Associate director for science and engineering at the square kilometre array (SKA) South Africa, Justin Jonas, called for gigabit per second (Gbps) backhaul connectivity in SA at SATNAC 2012, held in George.
Jonas was joking about how they included over 500 aanexures to their SKA bid that was supposed to be 150 pages, resulting in a 2 gigabyte proposal.
The submission of their bid by uploading it to an overseas server took really long, Jonas said.
Inside South Africa, SKA mainly uses state-owned Broadband Infraco for their backhaul needs, though they use other operators as well, Jonas said.
The SKA network, connecting an array of sensors, will carry more data than the entire current worldwide Internet volume, Jonas explained.
This network will include private fibre, commercial dark fibre, and commodity managed links.
Jonas highlighted that the SKA won’t just be the largest telescope in the world; it’s the biggest scientific instrument in the world.
South Africa’s excellent positioning that secured it the majority of the project was due to a very successful government plan that started in 1996, Jonas said.
African VLBI network
There are also plans to use Gbps links as part of an African very long baseline interferometry (VLBI) network.
Jonas related how they managed, with some political wrangling, to nearly continuously pump data from the radio telescope at Hartebeesthoek as part of the European VLBI network.
Calling it a data “fire hose”, Jonas showed graphs suggesting that they were able to maintain around the same data rates as other telescopes in the European VLBI network, which he said impressed them.
Looking at a map of Africa, Jonas showed that there was a major gap in telescopes between Southern Africa and Europe, which presented an opportunity to extend global VLBI capabilities and build an African VLBI network.

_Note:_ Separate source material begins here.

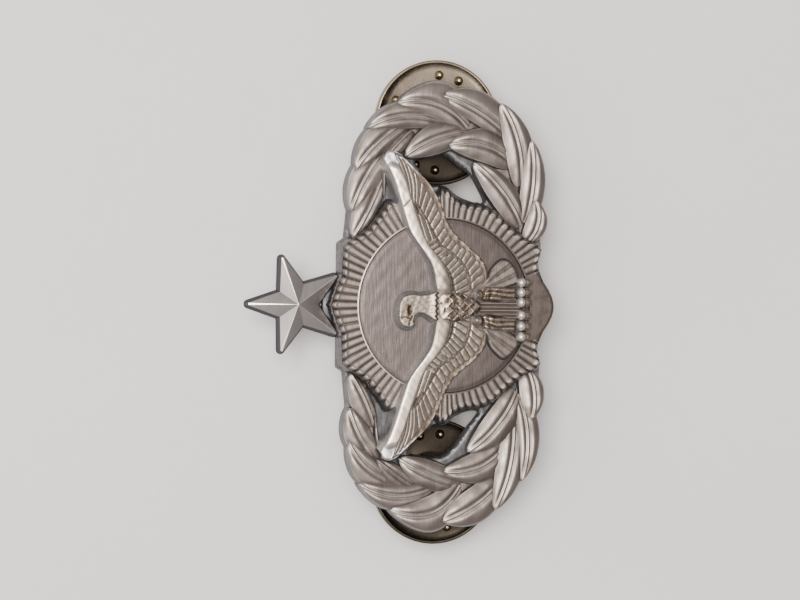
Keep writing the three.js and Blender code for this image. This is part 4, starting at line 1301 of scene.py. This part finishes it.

Thanks to the proliferation of optical fibre networks, Jonas said that there are big dishes (30m class antennas) that have become, or are becoming redundant.
These dishes can be converted into radio telescopes, Jonas explained, allowing the staff at those locations to be maintained.
A dish in Nkutunse, Ghana, that was donated by Vodafone, is already being revamped in this way, Jonas said.